The official citation for the pair reads as follows:
“For leadership and technical ingenuity in achieving a measurement of the muon anomalous magnetic moment with a precision suitable to probe Standard Model mediated loop diagrams and possible manifestations of new physics, which inspired a vibrant synergy between experimental and theoretical particle physics to determine a comparably precise Standard Model prediction and interpret the implications of a possible discrepancy.”
Morse and Roberts, together with Vernon Hughes of Yale University (deceased in 2003), led the “E821 g-2” experiment at Brookhaven Lab from construction (beginning in 1990) to first data collection in 1997 through publication of first results in 2001 and the final analysis in 2004.
This experiment made precision measurements of how the spin of muons—heavy subatomic cousins of electrons—precesses, or “wobbles,” as the particles move through the magnetic field of a large muon storage ring (see diagram). The findings revealed a discrepancy with predictions of muons’ spin precession that take into account the muons’ interactions with all known particles and forces in the Standard Model of particle physics. Though the level of significance was below that required for claiming a major discovery, the discrepancy was intriguing enough to hint that some factor “beyond the Standard Model”—a yet-to-be-discovered particle or interaction—might explain the muon’s aberrant behavior.
Schematic of Brookhaven Lab's muon g-2 experiment. Physicists compare their measurements of how the spins of muons precess, or "wobble," as the particles move around the storage ring with theoretical calculations that predict the precession based on how the muons interact with all known particles. If the measurements and theory match up, it increases confidence that the theory indeed includes all known particles. If there is a discrepancy, it may point to the existence of yet-to-be discovered particles or fields not included in those calculations.
Morse, Brookhaven’s resident spokesperson for the g-2 experiment, explained the beauty of the approach as follows:
“One can search for new massive particles by going to high energy, by E = mc2, or by making a precision measurement of the muon’s spin precession rate in our storage ring magnet. Classically, the vacuum has zero energy. However, the quantum vacuum in our storage ring knows about all the particles and forces, and this virtual froth affects the spin precession. Often the precision measurement is more sensitive to new physics than the high energy route.
“This beautiful experiment was made possible by all the dedicated engineers, technicians, and physicists who worked on it. This award recognizes all of our efforts,” he said.
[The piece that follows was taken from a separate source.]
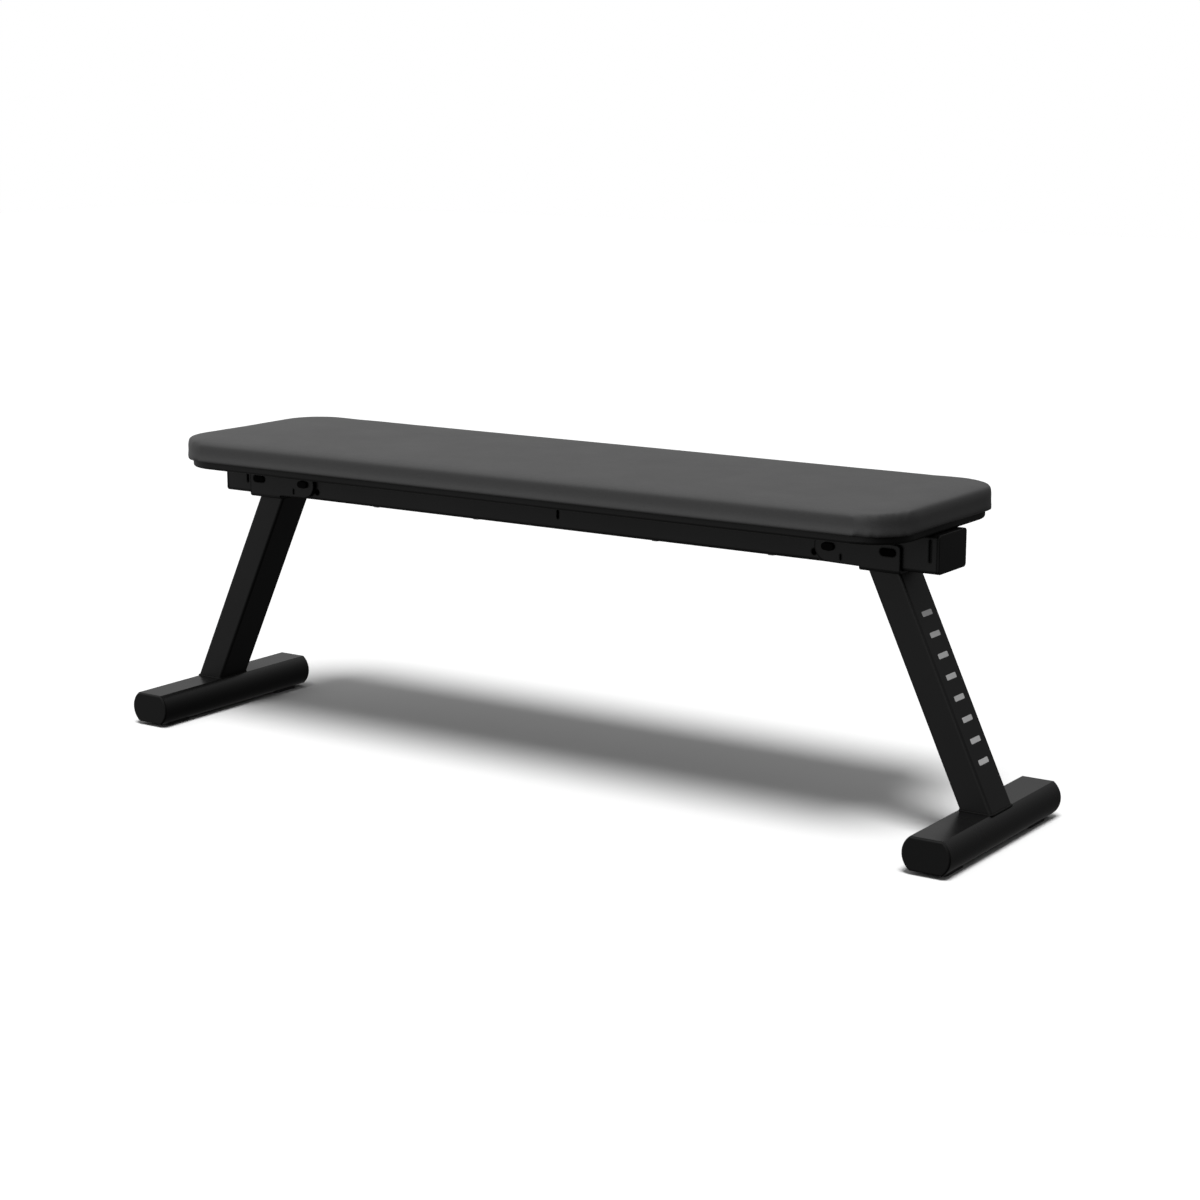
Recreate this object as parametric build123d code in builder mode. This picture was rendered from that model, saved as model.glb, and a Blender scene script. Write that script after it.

Roberts, who served as co-spokesperson of the Brookhaven muon g-2 experiment, led the experiment program, and spearheaded the formation of the collaboration, said, “I am honored to share this prize with Bill Morse, who played a crucial role in the design and construction of the storage ring at Brookhaven, and in understanding the data while they were being analyzed.” He also noted that “the Brookhaven engineering and technical staff built an amazing storage ring magnet realizing the brilliant magnetic design of Brookhaven Lab physicist Gordon Danby.”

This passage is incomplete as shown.